▶ **Instruction**: Go through the data below. Pull out every line that has the word "part".

▶ **Material**:

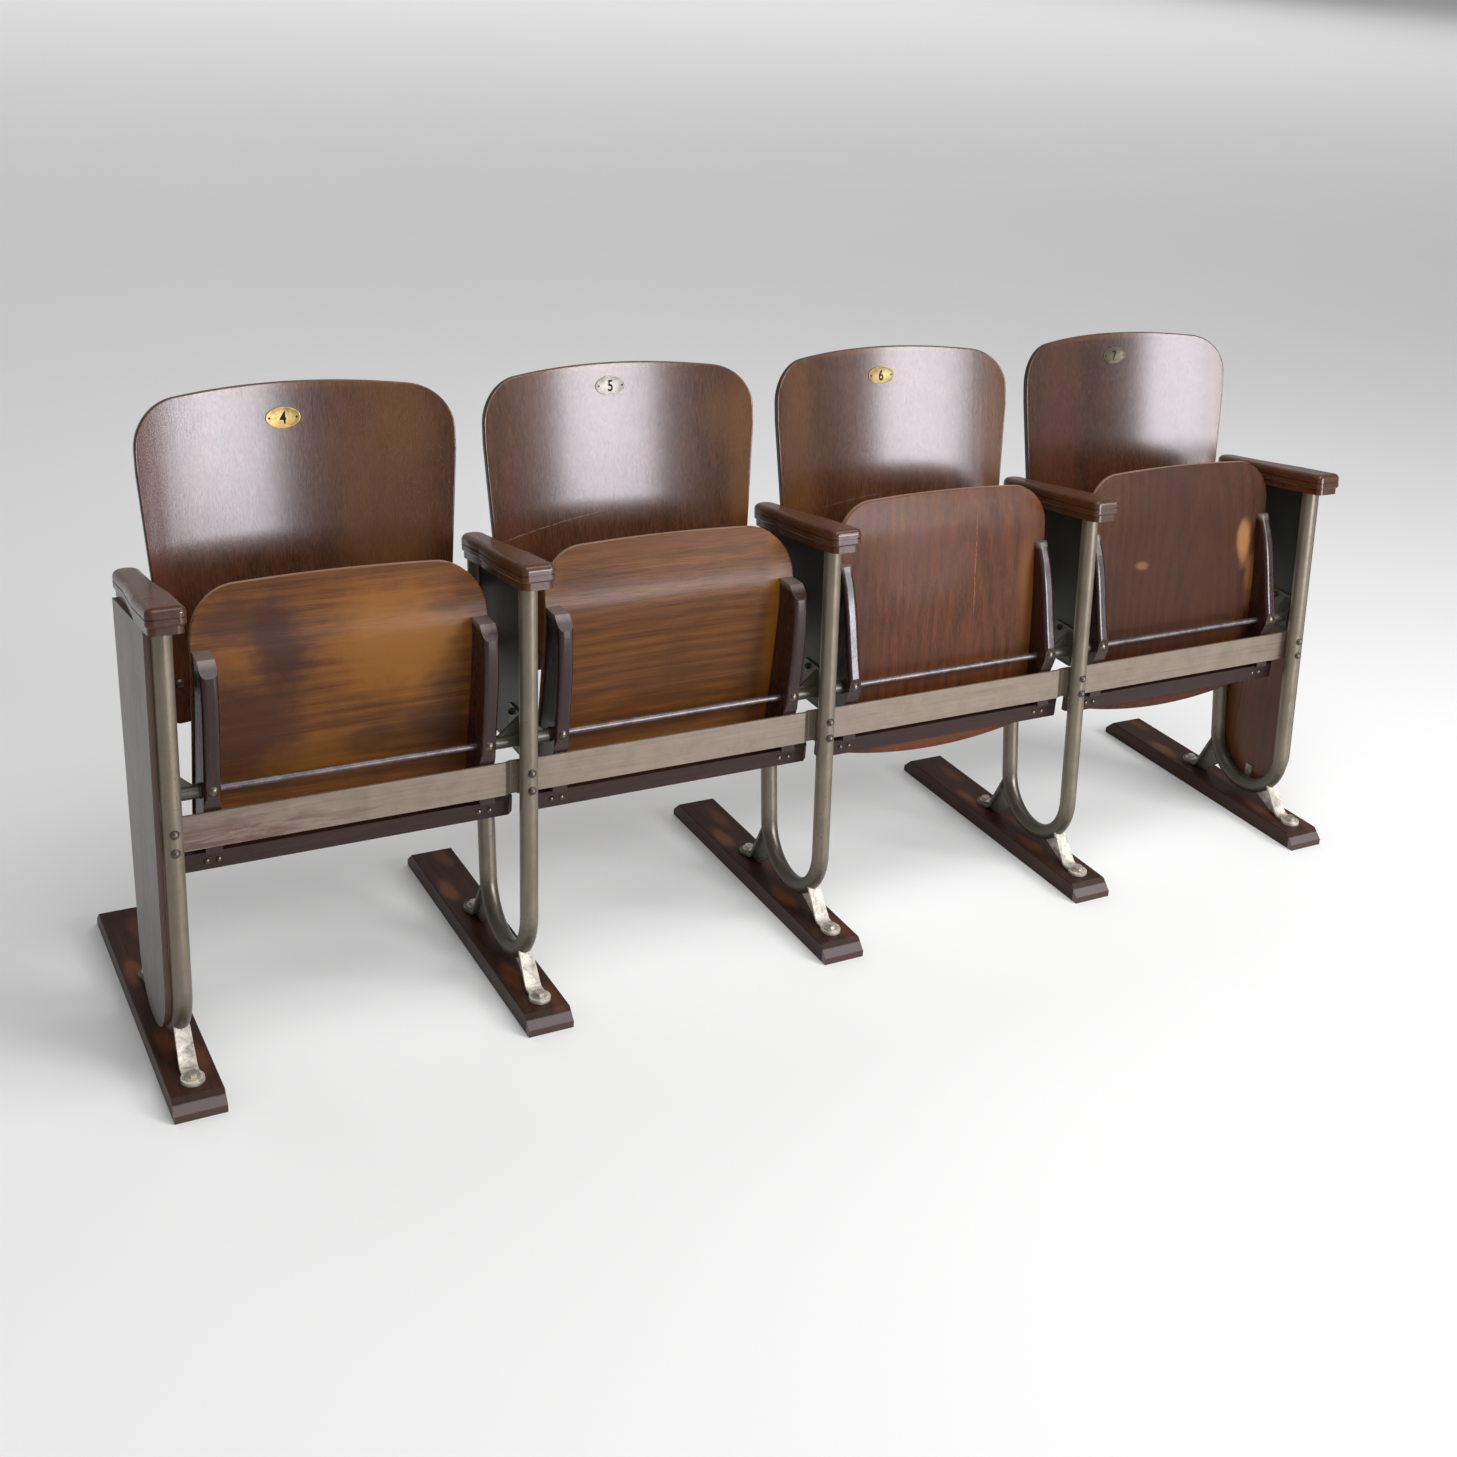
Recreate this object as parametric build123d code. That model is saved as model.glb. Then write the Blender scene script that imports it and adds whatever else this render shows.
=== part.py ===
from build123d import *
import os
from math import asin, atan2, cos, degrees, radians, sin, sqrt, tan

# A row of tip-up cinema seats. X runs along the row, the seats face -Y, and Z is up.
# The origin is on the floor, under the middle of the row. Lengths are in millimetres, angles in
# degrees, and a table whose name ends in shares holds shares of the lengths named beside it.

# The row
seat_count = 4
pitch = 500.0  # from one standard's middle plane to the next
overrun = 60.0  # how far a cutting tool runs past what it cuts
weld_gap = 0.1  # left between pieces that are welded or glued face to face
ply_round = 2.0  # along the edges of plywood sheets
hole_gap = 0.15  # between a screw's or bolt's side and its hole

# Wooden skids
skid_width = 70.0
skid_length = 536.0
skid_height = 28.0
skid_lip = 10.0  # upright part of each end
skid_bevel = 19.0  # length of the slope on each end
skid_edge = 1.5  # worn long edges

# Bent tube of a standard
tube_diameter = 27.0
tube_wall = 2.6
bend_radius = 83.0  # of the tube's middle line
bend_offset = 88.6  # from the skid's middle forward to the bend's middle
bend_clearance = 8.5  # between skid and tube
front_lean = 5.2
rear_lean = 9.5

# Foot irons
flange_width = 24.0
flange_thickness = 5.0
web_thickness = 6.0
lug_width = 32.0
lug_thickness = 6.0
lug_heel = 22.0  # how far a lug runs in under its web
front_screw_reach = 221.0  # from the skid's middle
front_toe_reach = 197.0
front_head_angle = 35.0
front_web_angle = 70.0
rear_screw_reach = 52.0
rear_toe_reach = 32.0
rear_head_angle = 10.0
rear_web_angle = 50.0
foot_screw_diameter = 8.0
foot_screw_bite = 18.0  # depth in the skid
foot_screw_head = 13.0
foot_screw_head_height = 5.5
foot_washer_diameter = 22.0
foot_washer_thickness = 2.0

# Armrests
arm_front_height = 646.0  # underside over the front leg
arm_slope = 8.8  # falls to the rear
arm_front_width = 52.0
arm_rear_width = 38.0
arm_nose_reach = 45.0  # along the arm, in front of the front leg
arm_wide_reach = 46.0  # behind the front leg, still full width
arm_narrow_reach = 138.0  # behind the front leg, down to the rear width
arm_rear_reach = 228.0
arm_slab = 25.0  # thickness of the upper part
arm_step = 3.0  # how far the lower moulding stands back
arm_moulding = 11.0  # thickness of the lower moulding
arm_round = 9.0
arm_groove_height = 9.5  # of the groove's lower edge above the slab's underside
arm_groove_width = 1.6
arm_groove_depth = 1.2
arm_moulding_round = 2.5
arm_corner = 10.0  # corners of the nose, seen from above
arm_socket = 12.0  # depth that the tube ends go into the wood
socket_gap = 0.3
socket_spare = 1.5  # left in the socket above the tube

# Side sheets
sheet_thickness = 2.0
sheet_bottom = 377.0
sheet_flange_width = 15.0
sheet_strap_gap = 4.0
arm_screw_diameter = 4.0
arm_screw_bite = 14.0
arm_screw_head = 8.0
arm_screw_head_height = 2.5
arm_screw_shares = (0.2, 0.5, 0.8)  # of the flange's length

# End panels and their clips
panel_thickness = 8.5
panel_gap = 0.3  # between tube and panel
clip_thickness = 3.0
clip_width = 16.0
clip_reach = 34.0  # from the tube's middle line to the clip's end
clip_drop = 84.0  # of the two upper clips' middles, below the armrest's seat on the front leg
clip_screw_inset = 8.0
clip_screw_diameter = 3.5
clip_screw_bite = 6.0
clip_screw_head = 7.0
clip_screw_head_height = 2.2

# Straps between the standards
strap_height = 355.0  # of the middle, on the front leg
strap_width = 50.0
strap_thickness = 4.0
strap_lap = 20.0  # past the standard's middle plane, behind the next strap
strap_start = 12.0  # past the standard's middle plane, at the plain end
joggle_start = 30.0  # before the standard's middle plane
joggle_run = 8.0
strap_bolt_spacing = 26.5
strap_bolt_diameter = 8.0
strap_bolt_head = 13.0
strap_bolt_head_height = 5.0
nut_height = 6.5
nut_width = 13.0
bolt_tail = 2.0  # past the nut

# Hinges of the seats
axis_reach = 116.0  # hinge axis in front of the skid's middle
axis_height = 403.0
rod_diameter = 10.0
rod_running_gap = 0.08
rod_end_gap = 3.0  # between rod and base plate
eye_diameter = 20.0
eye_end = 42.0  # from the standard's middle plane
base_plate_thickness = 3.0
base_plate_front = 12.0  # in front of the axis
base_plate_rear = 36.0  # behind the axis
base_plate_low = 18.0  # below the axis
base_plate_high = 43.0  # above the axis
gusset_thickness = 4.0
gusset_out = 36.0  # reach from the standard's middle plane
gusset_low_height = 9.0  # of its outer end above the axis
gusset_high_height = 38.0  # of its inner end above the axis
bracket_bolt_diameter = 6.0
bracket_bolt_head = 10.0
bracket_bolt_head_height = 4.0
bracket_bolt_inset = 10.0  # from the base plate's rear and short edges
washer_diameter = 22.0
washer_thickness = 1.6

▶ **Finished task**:
=== part.py ===
skid_lip = 10.0  # upright part of each end
arm_slab = 25.0  # thickness of the upper part